»»
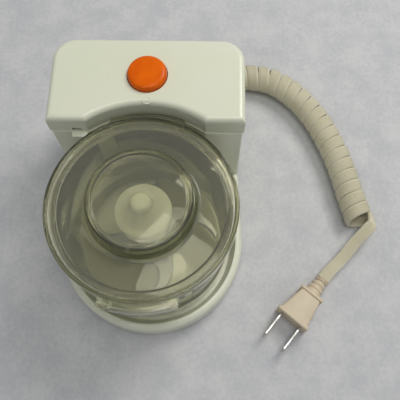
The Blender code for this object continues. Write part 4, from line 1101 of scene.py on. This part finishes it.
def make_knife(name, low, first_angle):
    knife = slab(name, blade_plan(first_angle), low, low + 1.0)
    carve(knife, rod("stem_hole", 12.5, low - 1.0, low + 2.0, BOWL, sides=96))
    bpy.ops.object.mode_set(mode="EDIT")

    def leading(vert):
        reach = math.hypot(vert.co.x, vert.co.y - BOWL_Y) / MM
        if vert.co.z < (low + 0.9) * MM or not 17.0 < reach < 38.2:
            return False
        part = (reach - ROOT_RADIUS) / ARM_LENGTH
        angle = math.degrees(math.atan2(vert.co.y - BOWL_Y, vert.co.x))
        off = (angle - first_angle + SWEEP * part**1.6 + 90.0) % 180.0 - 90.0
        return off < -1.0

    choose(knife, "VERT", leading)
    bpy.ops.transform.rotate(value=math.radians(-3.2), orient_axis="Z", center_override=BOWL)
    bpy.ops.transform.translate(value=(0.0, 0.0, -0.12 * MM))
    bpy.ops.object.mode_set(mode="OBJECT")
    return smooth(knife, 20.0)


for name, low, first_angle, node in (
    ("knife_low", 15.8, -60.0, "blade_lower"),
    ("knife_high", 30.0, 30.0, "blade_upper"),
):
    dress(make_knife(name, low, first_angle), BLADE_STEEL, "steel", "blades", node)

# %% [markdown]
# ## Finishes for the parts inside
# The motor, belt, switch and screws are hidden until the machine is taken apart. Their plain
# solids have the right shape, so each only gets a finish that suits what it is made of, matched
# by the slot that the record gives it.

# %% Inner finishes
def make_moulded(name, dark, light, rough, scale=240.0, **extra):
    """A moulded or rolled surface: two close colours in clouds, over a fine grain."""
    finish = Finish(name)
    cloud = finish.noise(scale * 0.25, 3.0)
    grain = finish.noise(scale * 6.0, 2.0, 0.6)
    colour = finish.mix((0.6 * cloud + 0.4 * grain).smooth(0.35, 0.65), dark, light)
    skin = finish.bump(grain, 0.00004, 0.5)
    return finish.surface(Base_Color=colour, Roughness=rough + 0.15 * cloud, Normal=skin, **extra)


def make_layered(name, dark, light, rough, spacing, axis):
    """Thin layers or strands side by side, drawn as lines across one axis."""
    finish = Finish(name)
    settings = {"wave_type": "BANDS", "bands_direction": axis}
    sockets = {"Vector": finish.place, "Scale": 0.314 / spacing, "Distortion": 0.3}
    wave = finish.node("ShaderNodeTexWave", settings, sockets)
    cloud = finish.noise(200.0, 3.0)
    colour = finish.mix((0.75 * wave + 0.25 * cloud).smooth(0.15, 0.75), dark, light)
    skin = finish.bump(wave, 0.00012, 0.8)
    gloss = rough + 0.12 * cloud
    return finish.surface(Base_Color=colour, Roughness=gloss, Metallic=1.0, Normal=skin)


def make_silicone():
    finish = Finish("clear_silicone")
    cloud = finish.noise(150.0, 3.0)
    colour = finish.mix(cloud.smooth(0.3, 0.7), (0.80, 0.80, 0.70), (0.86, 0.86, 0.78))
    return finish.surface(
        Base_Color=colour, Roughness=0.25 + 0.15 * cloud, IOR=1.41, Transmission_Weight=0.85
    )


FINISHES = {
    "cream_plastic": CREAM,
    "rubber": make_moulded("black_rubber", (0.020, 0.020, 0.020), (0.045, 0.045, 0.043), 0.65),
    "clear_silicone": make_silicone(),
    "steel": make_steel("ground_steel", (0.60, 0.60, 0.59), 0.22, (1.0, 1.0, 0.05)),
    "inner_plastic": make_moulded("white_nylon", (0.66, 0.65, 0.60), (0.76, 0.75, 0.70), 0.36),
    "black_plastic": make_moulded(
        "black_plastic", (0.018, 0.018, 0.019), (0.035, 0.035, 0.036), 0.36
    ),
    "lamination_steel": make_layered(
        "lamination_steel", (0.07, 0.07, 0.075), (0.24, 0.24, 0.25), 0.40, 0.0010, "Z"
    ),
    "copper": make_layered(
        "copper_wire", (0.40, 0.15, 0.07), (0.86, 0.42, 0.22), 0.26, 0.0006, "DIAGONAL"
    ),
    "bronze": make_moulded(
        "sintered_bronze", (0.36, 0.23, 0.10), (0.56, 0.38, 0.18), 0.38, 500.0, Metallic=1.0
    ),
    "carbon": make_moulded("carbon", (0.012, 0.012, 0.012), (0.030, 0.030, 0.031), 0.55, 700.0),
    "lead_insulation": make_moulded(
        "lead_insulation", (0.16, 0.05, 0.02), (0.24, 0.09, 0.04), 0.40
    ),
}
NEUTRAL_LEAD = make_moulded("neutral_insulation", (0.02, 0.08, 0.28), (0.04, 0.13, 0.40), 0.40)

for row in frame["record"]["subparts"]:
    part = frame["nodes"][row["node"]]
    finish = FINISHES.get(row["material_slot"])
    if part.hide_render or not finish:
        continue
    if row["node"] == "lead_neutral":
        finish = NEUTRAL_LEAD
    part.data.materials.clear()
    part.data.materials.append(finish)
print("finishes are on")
««
The request: Write out the whole listing exactly.

Written answer:
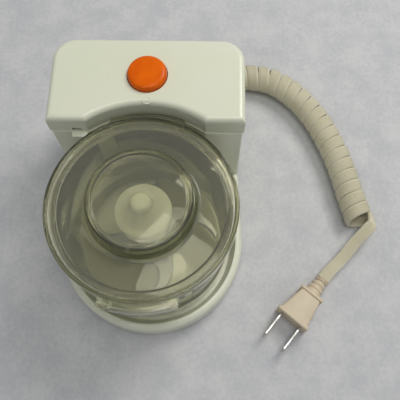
The Blender code for this object continues. Write part 4, from line 1101 of scene.py on. This part finishes it.
def make_knife(name, low, first_angle):
    knife = slab(name, blade_plan(first_angle), low, low + 1.0)
    carve(knife, rod("stem_hole", 12.5, low - 1.0, low + 2.0, BOWL, sides=96))
    bpy.ops.object.mode_set(mode="EDIT")

    def leading(vert):
        reach = math.hypot(vert.co.x, vert.co.y - BOWL_Y) / MM
        if vert.co.z < (low + 0.9) * MM or not 17.0 < reach < 38.2:
            return False
        part = (reach - ROOT_RADIUS) / ARM_LENGTH
        angle = math.degrees(math.atan2(vert.co.y - BOWL_Y, vert.co.x))
        off = (angle - first_angle + SWEEP * part**1.6 + 90.0) % 180.0 - 90.0
        return off < -1.0

    choose(knife, "VERT", leading)
    bpy.ops.transform.rotate(value=math.radians(-3.2), orient_axis="Z", center_override=BOWL)
    bpy.ops.transform.translate(value=(0.0, 0.0, -0.12 * MM))
    bpy.ops.object.mode_set(mode="OBJECT")
    return smooth(knife, 20.0)


for name, low, first_angle, node in (
    ("knife_low", 15.8, -60.0, "blade_lower"),
    ("knife_high", 30.0, 30.0, "blade_upper"),
):
    dress(make_knife(name, low, first_angle), BLADE_STEEL, "steel", "blades", node)

# %% [markdown]
# ## Finishes for the parts inside
# The motor, belt, switch and screws are hidden until the machine is taken apart. Their plain
# solids have the right shape, so each only gets a finish that suits what it is made of, matched
# by the slot that the record gives it.

# %% Inner finishes
def make_moulded(name, dark, light, rough, scale=240.0, **extra):
    """A moulded or rolled surface: two close colours in clouds, over a fine grain."""
    finish = Finish(name)
    cloud = finish.noise(scale * 0.25, 3.0)
    grain = finish.noise(scale * 6.0, 2.0, 0.6)
    colour = finish.mix((0.6 * cloud + 0.4 * grain).smooth(0.35, 0.65), dark, light)
    skin = finish.bump(grain, 0.00004, 0.5)
    return finish.surface(Base_Color=colour, Roughness=rough + 0.15 * cloud, Normal=skin, **extra)


def make_layered(name, dark, light, rough, spacing, axis):
    """Thin layers or strands side by side, drawn as lines across one axis."""
    finish = Finish(name)
    settings = {"wave_type": "BANDS", "bands_direction": axis}
    sockets = {"Vector": finish.place, "Scale": 0.314 / spacing, "Distortion": 0.3}
    wave = finish.node("ShaderNodeTexWave", settings, sockets)
    cloud = finish.noise(200.0, 3.0)
    colour = finish.mix((0.75 * wave + 0.25 * cloud).smooth(0.15, 0.75), dark, light)
    skin = finish.bump(wave, 0.00012, 0.8)
    gloss = rough + 0.12 * cloud
    return finish.surface(Base_Color=colour, Roughness=gloss, Metallic=1.0, Normal=skin)


def make_silicone():
    finish = Finish("clear_silicone")
    cloud = finish.noise(150.0, 3.0)
    colour = finish.mix(cloud.smooth(0.3, 0.7), (0.80, 0.80, 0.70), (0.86, 0.86, 0.78))
    return finish.surface(
        Base_Color=colour, Roughness=0.25 + 0.15 * cloud, IOR=1.41, Transmission_Weight=0.85
    )


FINISHES = {
    "cream_plastic": CREAM,
    "rubber": make_moulded("black_rubber", (0.020, 0.020, 0.020), (0.045, 0.045, 0.043), 0.65),
    "clear_silicone": make_silicone(),
    "steel": make_steel("ground_steel", (0.60, 0.60, 0.59), 0.22, (1.0, 1.0, 0.05)),
    "inner_plastic": make_moulded("white_nylon", (0.66, 0.65, 0.60), (0.76, 0.75, 0.70), 0.36),
    "black_plastic": make_moulded(
        "black_plastic", (0.018, 0.018, 0.019), (0.035, 0.035, 0.036), 0.36
    ),
    "lamination_steel": make_layered(
        "lamination_steel", (0.07, 0.07, 0.075), (0.24, 0.24, 0.25), 0.40, 0.0010, "Z"
    ),
    "copper": make_layered(
        "copper_wire", (0.40, 0.15, 0.07), (0.86, 0.42, 0.22), 0.26, 0.0006, "DIAGONAL"
    ),
    "bronze": make_moulded(
        "sintered_bronze", (0.36, 0.23, 0.10), (0.56, 0.38, 0.18), 0.38, 500.0, Metallic=1.0
    ),
    "carbon": make_moulded("carbon", (0.012, 0.012, 0.012), (0.030, 0.030, 0.031), 0.55, 700.0),
    "lead_insulation": make_moulded(
        "lead_insulation", (0.16, 0.05, 0.02), (0.24, 0.09, 0.04), 0.40
    ),
}
NEUTRAL_LEAD = make_moulded("neutral_insulation", (0.02, 0.08, 0.28), (0.04, 0.13, 0.40), 0.40)

for row in frame["record"]["subparts"]:
    part = frame["nodes"][row["node"]]
    finish = FINISHES.get(row["material_slot"])
    if part.hide_render or not finish:
        continue
    if row["node"] == "lead_neutral":
        finish = NEUTRAL_LEAD
    part.data.materials.clear()
    part.data.materials.append(finish)
print("finishes are on")